Our best made plans pale in comparison to what God has planned for us.
“While I was a student at Hempstead Middle School, I had a girlfriend whose father had a limo company. He was hired by The Weather Girls, who had a huge disco hit, ‘It’s Raining Men.’ I absolutely loved Martha Wash’s voice and thought she was one of the best singers on the planet. It’s a coincidence that would echo years later when I began my music career. I began to get serious about music as a student at in high school, where I played drums in the International Art of Jazz Ensemble. The instructor was tough on me. He was one of those old-school guys who was really hard on students. I used to think he was picking on me, so one day I said, ‘I don’t think you’re being fair to me.’ He took me aside and said the reason he was so hard on me was he believed I had the talent to be a great R&B player!
“I went on to win a music scholarship to LIU Brooklyn. I worked the graveyard shift at UPS. One day, I was working at the conveyor belt when a record box fell out of one of the deliveries. It contained the 45 ‘Just Us’ by Two Tons O’ Fun; their backup singers became The Weather Girls. When the box broke, I saw that the 45 was an excess item in the package. I felt it was a sign of some sort, so I kept it. Not long after that, I got a phone call from the music director for Evelyn “Champagne” King, who needed a drummer for a performance by – you guessed it – The Weather Girls’ Martha Wash. As soon as we started rehearsing, it was like I was born to be her drummer. I went up to her and said, ‘I’ve loved you ever since I was in junior high school.’
“One day I was home; I remembered I had that record. I brought it to one of our performances, and she autographed it, ‘To City, thanks so much, love, Martha Wash.’ It’s framed and hanging on my wall at home. I continued to play drums for such legendary artists as Philip Bailey of Earth, Wind & Fire, Jeffrey Osborne, Tito Puente, Lionel Hampton and Duke Ellington orchestras. I landed the role of Sam Cooke in the ‘Buddy Holly Story’ on Broadway, also played drums and upright bass in the production and met Paul McCartney, who owns the publishing rights to Holly’s song catalog. Our best made plans pale in comparison to what God has planned for us.”
I can make myself sound like Dr. King.
“My stepfather came into my life when I was young.

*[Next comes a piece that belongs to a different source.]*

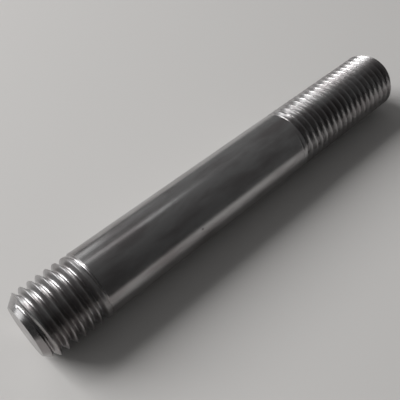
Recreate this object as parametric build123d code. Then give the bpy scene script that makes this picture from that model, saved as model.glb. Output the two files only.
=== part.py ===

He was a door-to-door salesman of Ebony magazine Black history encyclopedias and gave me a set, which I remember was about eight volumes. They were all mine. I could scribble my notes in them, rip out and save pages – and they were full of information we hardly ever got at school. They taught me about Crispus Attucks, the first American killed in the American Revolution; Frederick Douglass; the Rev. Dr. Martin Luther King Jr. Reading that encyclopedia gave me more of a diverse and inclusive education than a lot of my friends had.
“That early exposure to Black history has served me well as I’ve traveled as a performer abroad and across the United States. I’m the lead vocalist, percussionist and musical director for the City Sounds Music Ensemble, a nine-member group that also includes a bass, guitar, keyboard, sax and trumpet players, and two female singers. We are the unofficial artists in residence at the Elmont Memorial Library theater.
“The first show I put together there was themed ‘Love One Another Right Now,’ with songs from different eras on the subject of love. The library invited me back, and I kept coming up with other ideas for shows: ‘Soul Train Caboose,’ ‘Ain’t No Stopping Us Now’ and ‘MLK Is Still the Way,’ the latter performed with Town of Hempstead senior Councilwoman Dorothy L. Goosby. Mrs. Goosby read Dr. King’s ‘Letter From Birmingham Jail,’ and I acted it out. I am also an ordained Baptist minister, which makes it easier for me to emulate Dr. King, make myself sound like Dr. King and embody his spirit. Audiences are looking to be entertained, but when I recall what Dr. King went through in order just to bring about peace and equality, and how he died so violently, I feel a sense of real responsibility to educate as well as entertain and to show that African American history is American history. The Elmont public library has given me a platform to preserve African American culture one tune at a time. While every show I do for them is different, everything we do – pop, R&B, etc. – is an offshoot from the work songs the slaves used to sing. It’s America’s music, and it’s for everybody.”